When we as a nation forbid the teaching of morality in our public places then we are allowing people to decide for themselves what is right behavior and what is not. When the values that our former generation once held are mocked and said to be outdated and old fashion then we encourage the next generation to set their own standard of behavior. When that is allowed to happen, the next generation usually sets their standards lower simply because they are easier to follow. It not only takes less effort and less strength of character on their part but having lower standards also allows them to more easily cater to their lusts and desires.
There is no question that the teaching of morality rests primarily with parents but if that is the only place children have to learn it and it is not being taught there then all of society suffers. If public schools teach the principles of morality it can do no harm and only tends to reinforce what the parents should be teaching their children.
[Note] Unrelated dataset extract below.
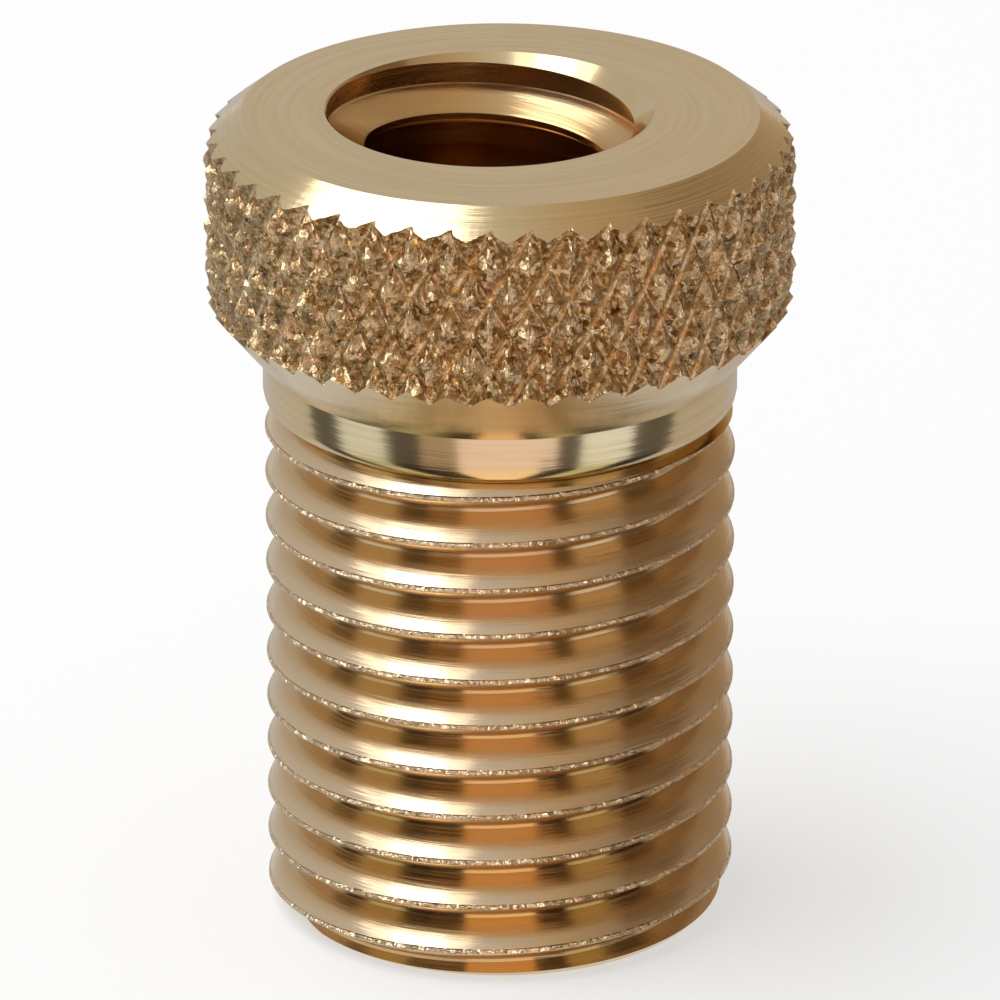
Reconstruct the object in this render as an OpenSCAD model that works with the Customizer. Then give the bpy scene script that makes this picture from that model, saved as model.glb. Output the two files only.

On the other hand, if parents are not teaching their children proper behavior or are teaching them immoral or amoral behavior, either by word or example, and the public schools are not allowed to teach morality to their students, then those children may have no one else to teach them what is good, decent and honorable behavior. And if they haven't learned how to live morally good lives while growing up they certainly can't teach their children how to live any better.
Not all Christians live according to the principals of their faith and some even misapply those very principles for their own purposes but the values that are taught in the Bible are good, decent, and honorable. If people would genuinely live by those standards, the world would undoubtedly be a better place because of it. That cannot be said if we engage in doing those things that the Bible says are unrighteous.
If morality is "conformity to the rules of right conduct" then it is imperative that we make the correct choice of what our society feels is right and what is wrong behavior. If we make the correct decision then our society will flourish and prosper but if we make an unwise choice then we will all suffer. In the final analysis, that is the real question of morality.